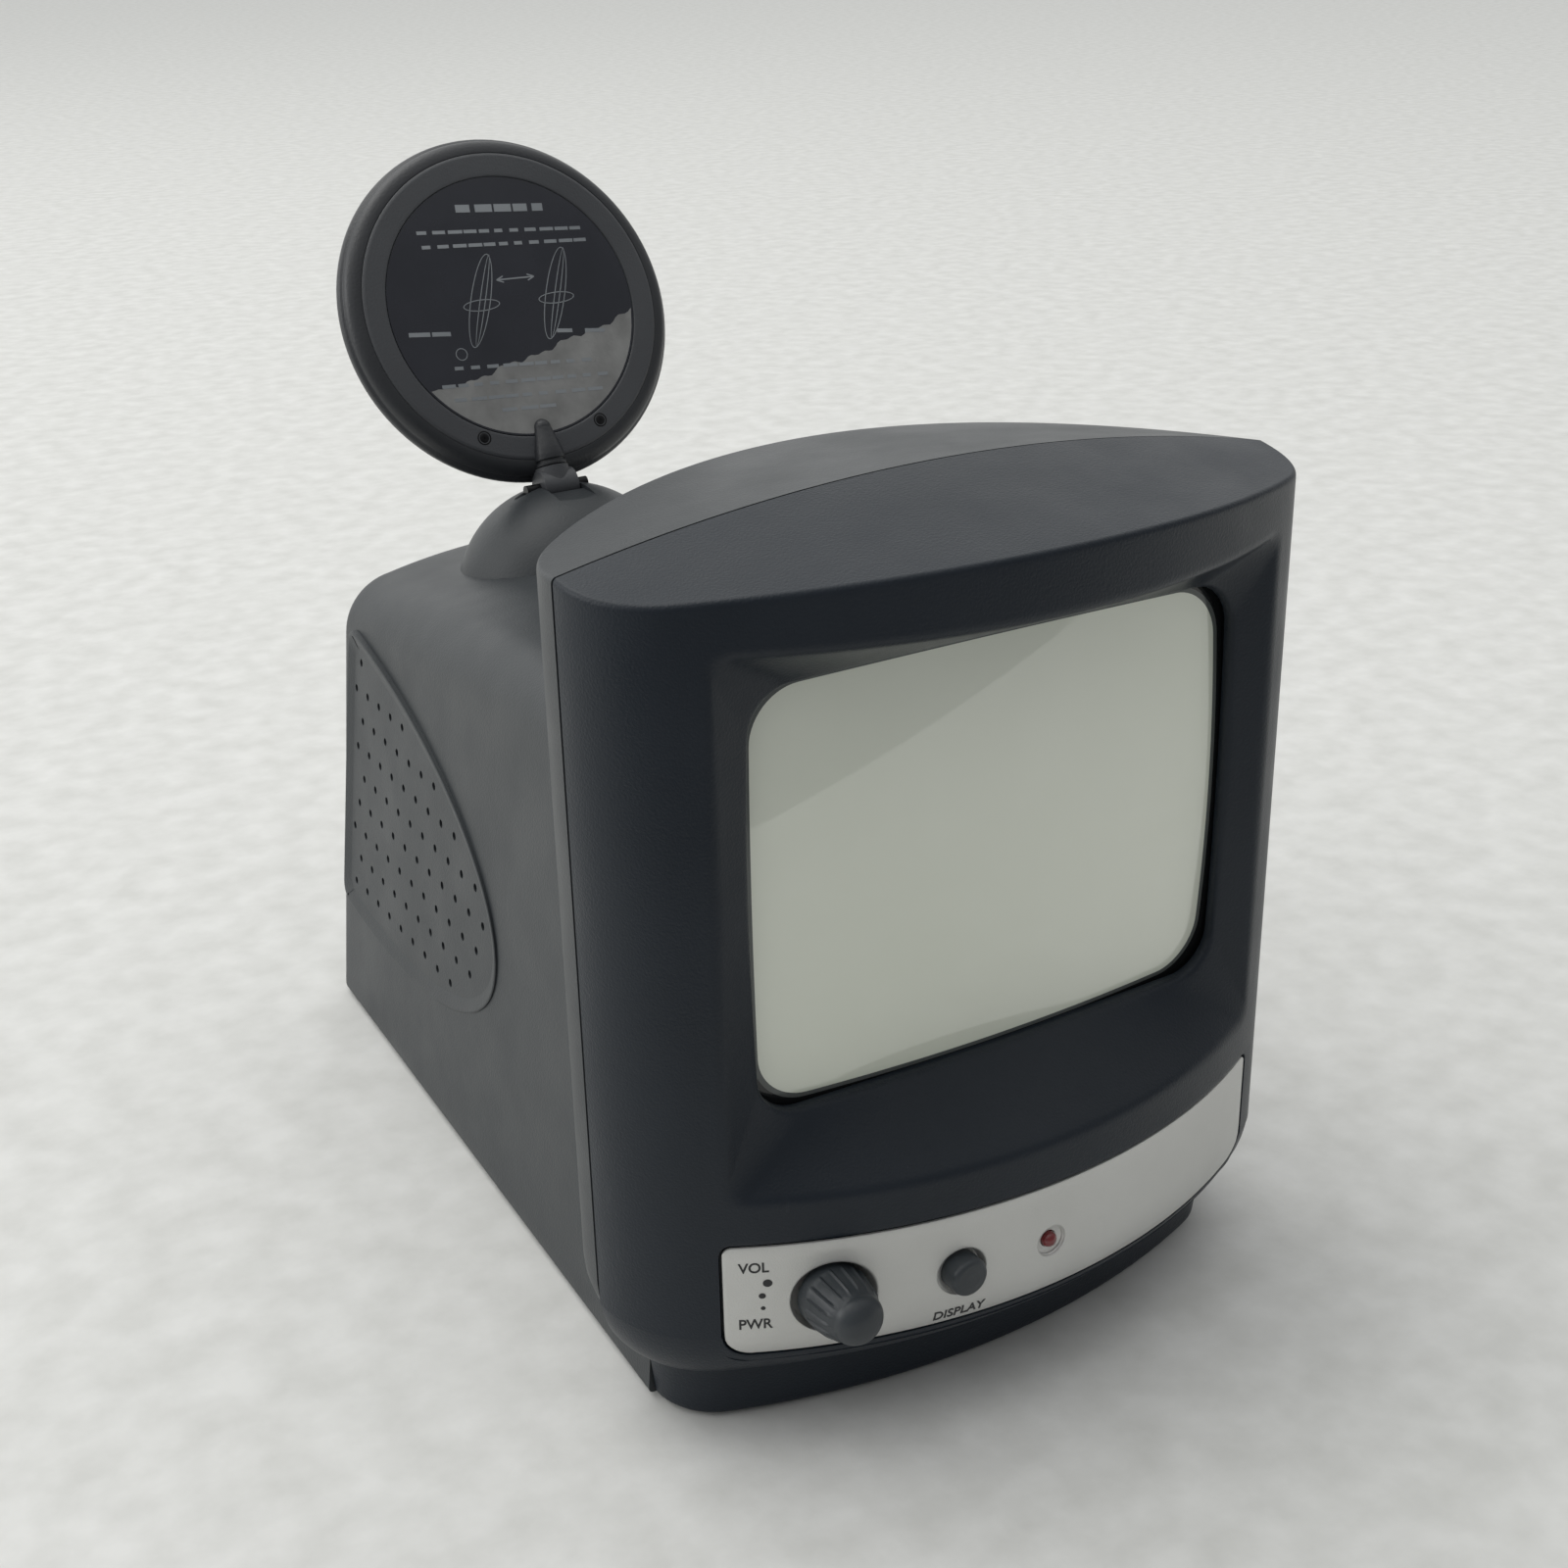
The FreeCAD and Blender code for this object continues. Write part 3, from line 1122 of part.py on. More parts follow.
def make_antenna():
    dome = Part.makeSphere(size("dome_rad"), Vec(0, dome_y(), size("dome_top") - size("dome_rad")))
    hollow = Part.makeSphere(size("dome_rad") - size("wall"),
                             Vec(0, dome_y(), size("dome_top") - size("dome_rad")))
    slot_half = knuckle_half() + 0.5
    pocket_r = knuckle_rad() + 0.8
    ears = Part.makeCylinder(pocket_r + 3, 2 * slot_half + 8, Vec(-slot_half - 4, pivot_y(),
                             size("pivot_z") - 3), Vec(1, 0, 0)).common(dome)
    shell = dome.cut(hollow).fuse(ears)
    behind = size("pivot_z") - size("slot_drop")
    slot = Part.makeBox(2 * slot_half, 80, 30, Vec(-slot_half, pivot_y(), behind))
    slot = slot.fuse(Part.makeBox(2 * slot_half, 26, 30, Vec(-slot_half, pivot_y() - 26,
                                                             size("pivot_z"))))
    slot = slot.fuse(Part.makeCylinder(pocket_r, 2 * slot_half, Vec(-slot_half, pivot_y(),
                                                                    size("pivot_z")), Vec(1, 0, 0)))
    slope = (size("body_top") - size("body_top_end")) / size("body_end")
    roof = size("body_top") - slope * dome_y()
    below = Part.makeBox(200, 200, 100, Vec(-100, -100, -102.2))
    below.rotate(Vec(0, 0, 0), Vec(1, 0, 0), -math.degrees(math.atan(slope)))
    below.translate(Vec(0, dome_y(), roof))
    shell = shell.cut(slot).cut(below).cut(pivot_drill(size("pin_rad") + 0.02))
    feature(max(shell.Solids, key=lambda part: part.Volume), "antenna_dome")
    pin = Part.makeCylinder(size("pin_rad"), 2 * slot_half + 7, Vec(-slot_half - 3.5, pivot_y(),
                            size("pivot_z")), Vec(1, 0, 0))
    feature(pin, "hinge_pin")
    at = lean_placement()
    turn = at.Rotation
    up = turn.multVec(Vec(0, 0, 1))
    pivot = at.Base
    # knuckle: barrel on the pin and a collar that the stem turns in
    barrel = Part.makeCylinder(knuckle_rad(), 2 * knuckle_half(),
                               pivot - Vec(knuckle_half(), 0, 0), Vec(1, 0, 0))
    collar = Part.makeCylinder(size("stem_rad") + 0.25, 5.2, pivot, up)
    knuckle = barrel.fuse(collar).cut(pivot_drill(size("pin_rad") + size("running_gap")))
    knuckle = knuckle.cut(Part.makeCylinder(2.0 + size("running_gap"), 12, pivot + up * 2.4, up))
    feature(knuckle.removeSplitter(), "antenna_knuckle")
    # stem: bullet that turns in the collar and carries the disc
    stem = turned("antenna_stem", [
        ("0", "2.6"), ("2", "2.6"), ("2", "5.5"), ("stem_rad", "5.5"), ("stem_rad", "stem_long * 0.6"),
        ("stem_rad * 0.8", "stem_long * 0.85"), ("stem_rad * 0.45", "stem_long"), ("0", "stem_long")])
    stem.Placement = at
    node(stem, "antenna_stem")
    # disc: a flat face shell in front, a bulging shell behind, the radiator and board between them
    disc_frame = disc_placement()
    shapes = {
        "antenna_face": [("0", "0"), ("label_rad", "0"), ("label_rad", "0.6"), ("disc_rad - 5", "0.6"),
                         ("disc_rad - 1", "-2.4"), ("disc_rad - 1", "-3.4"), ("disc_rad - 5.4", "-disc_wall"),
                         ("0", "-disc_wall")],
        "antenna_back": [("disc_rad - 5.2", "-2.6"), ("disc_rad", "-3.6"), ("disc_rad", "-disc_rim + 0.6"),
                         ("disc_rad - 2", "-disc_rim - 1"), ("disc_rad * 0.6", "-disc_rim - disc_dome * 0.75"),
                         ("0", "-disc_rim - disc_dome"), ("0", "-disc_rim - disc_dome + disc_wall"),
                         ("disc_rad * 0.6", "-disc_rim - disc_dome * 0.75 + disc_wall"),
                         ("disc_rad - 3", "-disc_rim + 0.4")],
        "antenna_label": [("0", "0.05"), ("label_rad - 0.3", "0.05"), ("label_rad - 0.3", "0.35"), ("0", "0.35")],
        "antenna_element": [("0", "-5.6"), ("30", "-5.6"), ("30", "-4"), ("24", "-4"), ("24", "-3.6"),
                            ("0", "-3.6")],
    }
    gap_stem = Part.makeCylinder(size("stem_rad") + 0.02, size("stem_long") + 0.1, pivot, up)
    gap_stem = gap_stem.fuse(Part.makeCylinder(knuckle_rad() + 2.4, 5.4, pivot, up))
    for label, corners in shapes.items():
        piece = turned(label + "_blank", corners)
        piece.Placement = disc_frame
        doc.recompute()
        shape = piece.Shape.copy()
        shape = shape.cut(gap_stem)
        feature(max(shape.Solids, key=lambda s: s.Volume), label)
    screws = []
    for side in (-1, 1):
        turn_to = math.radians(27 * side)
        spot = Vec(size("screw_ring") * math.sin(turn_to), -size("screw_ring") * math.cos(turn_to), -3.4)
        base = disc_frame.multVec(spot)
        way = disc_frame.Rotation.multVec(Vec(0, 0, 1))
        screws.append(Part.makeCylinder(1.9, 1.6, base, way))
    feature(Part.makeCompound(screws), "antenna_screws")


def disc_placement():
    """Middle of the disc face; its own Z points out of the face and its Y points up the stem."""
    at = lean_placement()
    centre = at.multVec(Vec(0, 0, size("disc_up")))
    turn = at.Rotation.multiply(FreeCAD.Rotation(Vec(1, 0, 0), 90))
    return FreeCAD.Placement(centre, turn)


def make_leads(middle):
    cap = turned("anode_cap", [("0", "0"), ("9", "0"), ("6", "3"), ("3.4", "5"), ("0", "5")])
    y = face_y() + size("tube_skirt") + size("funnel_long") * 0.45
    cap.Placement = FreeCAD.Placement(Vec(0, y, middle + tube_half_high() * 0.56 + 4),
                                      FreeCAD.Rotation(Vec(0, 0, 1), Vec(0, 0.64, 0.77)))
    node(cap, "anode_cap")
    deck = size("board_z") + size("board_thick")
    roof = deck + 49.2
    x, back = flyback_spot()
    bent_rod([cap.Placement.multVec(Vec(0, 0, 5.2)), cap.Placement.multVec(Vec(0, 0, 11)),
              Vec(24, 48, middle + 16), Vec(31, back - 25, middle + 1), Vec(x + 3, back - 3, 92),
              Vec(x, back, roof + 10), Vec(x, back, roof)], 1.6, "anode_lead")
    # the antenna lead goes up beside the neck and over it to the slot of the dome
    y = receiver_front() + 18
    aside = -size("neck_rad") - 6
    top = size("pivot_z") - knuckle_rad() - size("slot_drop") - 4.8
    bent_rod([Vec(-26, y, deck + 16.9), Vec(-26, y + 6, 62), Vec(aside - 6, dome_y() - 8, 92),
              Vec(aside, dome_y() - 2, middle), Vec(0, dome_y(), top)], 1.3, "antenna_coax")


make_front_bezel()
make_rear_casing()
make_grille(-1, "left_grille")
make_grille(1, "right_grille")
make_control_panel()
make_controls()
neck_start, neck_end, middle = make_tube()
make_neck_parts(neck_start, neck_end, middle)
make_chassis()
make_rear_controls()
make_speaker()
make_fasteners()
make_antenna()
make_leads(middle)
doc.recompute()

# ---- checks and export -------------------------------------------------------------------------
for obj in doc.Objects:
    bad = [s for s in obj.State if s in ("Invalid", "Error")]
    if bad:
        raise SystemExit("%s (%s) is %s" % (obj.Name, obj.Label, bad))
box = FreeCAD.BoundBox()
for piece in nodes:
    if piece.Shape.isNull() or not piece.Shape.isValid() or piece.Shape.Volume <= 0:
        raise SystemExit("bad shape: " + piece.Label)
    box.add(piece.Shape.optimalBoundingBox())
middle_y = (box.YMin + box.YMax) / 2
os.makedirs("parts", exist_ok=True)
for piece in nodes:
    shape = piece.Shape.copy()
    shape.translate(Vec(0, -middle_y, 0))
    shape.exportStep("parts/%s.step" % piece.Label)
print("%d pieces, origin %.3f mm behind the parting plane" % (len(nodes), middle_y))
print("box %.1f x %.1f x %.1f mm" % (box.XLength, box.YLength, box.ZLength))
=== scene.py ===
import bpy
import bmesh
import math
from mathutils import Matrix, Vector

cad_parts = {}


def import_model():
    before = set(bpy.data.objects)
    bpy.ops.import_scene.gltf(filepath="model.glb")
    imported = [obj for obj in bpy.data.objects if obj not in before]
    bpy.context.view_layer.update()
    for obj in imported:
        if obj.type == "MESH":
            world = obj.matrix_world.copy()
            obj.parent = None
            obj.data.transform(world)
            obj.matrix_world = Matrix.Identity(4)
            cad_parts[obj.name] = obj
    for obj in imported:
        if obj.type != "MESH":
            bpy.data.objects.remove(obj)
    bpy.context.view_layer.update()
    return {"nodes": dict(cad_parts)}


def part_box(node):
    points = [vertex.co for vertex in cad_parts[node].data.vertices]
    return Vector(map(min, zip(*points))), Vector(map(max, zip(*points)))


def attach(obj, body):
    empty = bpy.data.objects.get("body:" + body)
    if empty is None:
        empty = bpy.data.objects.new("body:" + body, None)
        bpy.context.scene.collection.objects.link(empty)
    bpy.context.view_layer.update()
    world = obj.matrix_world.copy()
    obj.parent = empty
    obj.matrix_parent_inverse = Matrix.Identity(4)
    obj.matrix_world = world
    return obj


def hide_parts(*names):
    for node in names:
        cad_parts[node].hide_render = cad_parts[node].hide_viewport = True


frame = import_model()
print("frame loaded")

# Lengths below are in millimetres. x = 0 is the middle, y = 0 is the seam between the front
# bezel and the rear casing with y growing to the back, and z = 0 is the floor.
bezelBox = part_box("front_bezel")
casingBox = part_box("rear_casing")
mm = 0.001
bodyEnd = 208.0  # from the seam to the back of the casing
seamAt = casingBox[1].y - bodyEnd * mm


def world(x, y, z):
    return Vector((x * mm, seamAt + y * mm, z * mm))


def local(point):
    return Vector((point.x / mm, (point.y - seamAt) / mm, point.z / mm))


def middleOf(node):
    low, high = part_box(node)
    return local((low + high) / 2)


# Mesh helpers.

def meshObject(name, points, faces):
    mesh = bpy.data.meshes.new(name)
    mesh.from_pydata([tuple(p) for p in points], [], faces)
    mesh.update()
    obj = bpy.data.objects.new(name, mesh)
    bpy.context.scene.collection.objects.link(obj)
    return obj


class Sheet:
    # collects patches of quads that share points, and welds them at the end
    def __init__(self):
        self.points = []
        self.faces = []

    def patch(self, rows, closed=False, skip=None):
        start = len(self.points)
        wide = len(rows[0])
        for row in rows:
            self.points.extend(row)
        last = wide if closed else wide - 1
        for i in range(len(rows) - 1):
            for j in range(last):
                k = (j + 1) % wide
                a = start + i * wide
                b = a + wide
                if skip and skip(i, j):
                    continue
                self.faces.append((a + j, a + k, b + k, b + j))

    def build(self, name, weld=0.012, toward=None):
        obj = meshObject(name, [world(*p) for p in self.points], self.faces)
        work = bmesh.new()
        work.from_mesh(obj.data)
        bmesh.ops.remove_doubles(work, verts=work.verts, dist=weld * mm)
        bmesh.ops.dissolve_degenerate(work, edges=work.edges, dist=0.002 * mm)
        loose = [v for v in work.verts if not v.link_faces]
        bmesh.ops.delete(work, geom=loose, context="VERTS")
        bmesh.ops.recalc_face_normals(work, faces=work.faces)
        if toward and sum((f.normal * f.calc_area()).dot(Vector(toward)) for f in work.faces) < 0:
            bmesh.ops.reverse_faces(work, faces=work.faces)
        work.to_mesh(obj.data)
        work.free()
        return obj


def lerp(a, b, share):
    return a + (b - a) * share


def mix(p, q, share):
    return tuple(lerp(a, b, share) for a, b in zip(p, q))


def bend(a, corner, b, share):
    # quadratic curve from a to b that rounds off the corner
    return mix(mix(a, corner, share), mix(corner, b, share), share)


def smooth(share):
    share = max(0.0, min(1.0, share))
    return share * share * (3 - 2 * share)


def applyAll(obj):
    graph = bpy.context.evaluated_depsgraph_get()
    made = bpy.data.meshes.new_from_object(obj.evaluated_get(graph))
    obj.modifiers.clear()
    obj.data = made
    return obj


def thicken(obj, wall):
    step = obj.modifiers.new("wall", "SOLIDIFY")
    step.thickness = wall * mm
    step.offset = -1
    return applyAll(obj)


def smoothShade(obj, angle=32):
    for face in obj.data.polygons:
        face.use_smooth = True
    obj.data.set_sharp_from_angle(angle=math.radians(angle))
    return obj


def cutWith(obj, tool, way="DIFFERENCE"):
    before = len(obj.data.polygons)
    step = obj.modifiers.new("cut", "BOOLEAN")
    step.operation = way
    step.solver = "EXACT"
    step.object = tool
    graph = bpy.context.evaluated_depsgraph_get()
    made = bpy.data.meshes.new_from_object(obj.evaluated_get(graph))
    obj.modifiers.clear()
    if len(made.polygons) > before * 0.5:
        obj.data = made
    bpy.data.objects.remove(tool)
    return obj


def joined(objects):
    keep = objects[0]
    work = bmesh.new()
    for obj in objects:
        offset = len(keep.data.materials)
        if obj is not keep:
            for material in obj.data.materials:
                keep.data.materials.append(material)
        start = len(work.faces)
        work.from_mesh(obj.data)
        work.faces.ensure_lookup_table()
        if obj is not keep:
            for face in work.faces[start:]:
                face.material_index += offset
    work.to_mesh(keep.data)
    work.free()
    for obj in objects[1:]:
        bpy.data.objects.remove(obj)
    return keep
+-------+
> [DIRECTIVE]
Look back at the data above. Transcribe exactly the lines starting at the line that contains "# ---- checks" and ending at the line that contains "points = [vertex.co".

> [OUTPUT FOR THIS TASK]
# ---- checks and export -------------------------------------------------------------------------
for obj in doc.Objects:
    bad = [s for s in obj.State if s in ("Invalid", "Error")]
    if bad:
        raise SystemExit("%s (%s) is %s" % (obj.Name, obj.Label, bad))
box = FreeCAD.BoundBox()
for piece in nodes:
    if piece.Shape.isNull() or not piece.Shape.isValid() or piece.Shape.Volume <= 0:
        raise SystemExit("bad shape: " + piece.Label)
    box.add(piece.Shape.optimalBoundingBox())
middle_y = (box.YMin + box.YMax) / 2
os.makedirs("parts", exist_ok=True)
for piece in nodes:
    shape = piece.Shape.copy()
    shape.translate(Vec(0, -middle_y, 0))
    shape.exportStep("parts/%s.step" % piece.Label)
print("%d pieces, origin %.3f mm behind the parting plane" % (len(nodes), middle_y))
print("box %.1f x %.1f x %.1f mm" % (box.XLength, box.YLength, box.ZLength))
=== scene.py ===
import bpy
import bmesh
import math
from mathutils import Matrix, Vector

cad_parts = {}


def import_model():
    before = set(bpy.data.objects)
    bpy.ops.import_scene.gltf(filepath="model.glb")
    imported = [obj for obj in bpy.data.objects if obj not in before]
    bpy.context.view_layer.update()
    for obj in imported:
        if obj.type == "MESH":
            world = obj.matrix_world.copy()
            obj.parent = None
            obj.data.transform(world)
            obj.matrix_world = Matrix.Identity(4)
            cad_parts[obj.name] = obj
    for obj in imported:
        if obj.type != "MESH":
            bpy.data.objects.remove(obj)
    bpy.context.view_layer.update()
    return {"nodes": dict(cad_parts)}


def part_box(node):
    points = [vertex.co for vertex in cad_parts[node].data.vertices]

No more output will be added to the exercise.